Alcatel had a very good idea about copy costs, but was “less at ease with printing costs,” partially because different departments were responsible for keeping track of copying and printing device acquisitions and costs. In addition, Alcatel had 35 different device brands and hundreds of different printer and copier models deployed throughout its various offices. “You can imagine the work for the maintenance people,” Lang said.

Alcatel decided that it wanted a flexible, comprehensive service solution. “We wanted to move from a product solution to a full print/copy service solution – we wanted a partner that would be a service provider and specialist,” not just a supplier, Lang added.

Only three vendors were prepared to address the situation, and in the end, Alcatel chose HP. The first stage was to replace the monochrome Xerox copiers with new HP multi-function printer (MFP) devices. Next, Alcatel launched a full-service pilot phase, “testing the ability of HP to meet all these challenges.” The printing fleet was replaced with new-generation devices offering additional functionalities such as scanning and faxing. The introduction of HP’s device management tools was also a “very important part of the process,” said Lang, adding that the tools helped streamline business processes to produce more cost-effective and better-quality printing results.

Now in the third phase – the deployment of HP solutions in over 100 sites – Alcatel has seen more than a 30-per-cent cost reduction, according to Lang. In replacing its infrastructure in Europe, it has brought its device count down from 12,000 to 5,000.

Minneapolis-based American Express had its own device devils to deal with, according to the travel, financial and network services company’s senior systems integration manager, Ron Mielke. With 6,000 employees working in downtown Minneapolis, and 16,000 users across North America and beyond, the firm had a huge IT infrastructure and was facing a major problem: it had to migrate off of 150 Novell print servers within a very tight 45-day deadline. The IT department was also receiving 30 to 40 print-related help desk calls per day because of inconsistencies in printing device set-up.

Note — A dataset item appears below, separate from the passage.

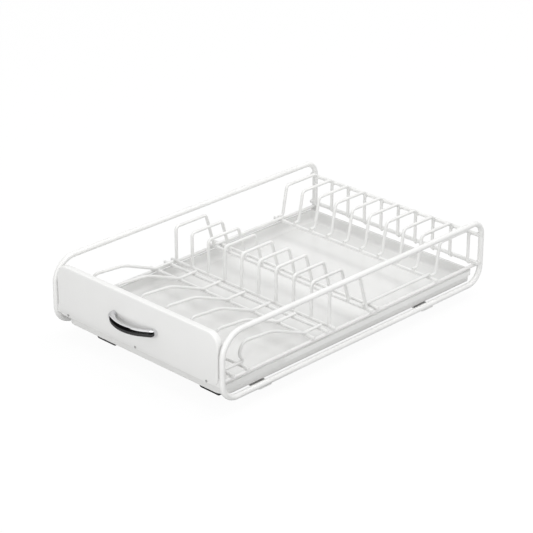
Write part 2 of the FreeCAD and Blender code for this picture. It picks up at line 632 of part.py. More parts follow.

HP had the solution: printers with embedded web servers. After buying several hundred HP network cards, Amex was ready to try out the print server appliance (PSA), which, with its simplicity and remote manageability, was ideal for an organization with 250 sites and no local support staff, said Mielke. The PSAs were up and running in 20 minutes, and when plugged into the network, “can be controlled from the central office.”

The success rate was “mind-boggling,” and the cost reduction “huge,” said Mielke. In the first two days after implementation, help desk calls dropped to fewer than 20 per day – that number is now down to fewer than two per day. Amex now spends “a fraction of the time managing printing and a fraction of server support costs,” Mielke said.

John Beaird, information technology manager for the Clark County District Attorney’s office in Las Vegas, said HP’s automation solutions helped the law firm gain something money can’t buy: credibility. “Our first way of justifying this had nothing to do with saving money,” Beaird said. Instead, attorneys needed quick access to motion information, and couldn’t afford to look unprepared, because “people can lose confidence in you.”

The problem was that every day, the law office would receive about 50 motions from defense lawyers regarding cases currently under prosecution. The process of getting the motion to the appropriate attorney took between three and seven days, even though it only had to go up two floors within the building, because it was shuffled around through the interoffice mail system. Meanwhile, an attorney would be standing in front of a judge with no idea of what motion the defence had put forth – potentially affecting the outcome of cases for victims and their families.

The solution was there all along: the scan-to-share functionality of HP devices already sitting in the law office. The firm was able to “leverage in-house equipment and deal with technology we already had experience with,” said Beaird.

Now, as soon as a motion is delivered to the office, someone at reception slides it into the digital centre, which turns the document into PDF format, and sends it to a shared area on the Web. Anyone who wants to be notified when new motions come in can register under specific courts or departments. The scan-to-share functionality also “adds accountability,” said Beaird. “We know who scanned [the document] and who viewed and acknowledged it.”

Motions are now viewed and acknowledged within 24 hours, said Beaird. Another benefit is the resulting repository of motions that the district attorney can use to locate and research motions connected to a particular case.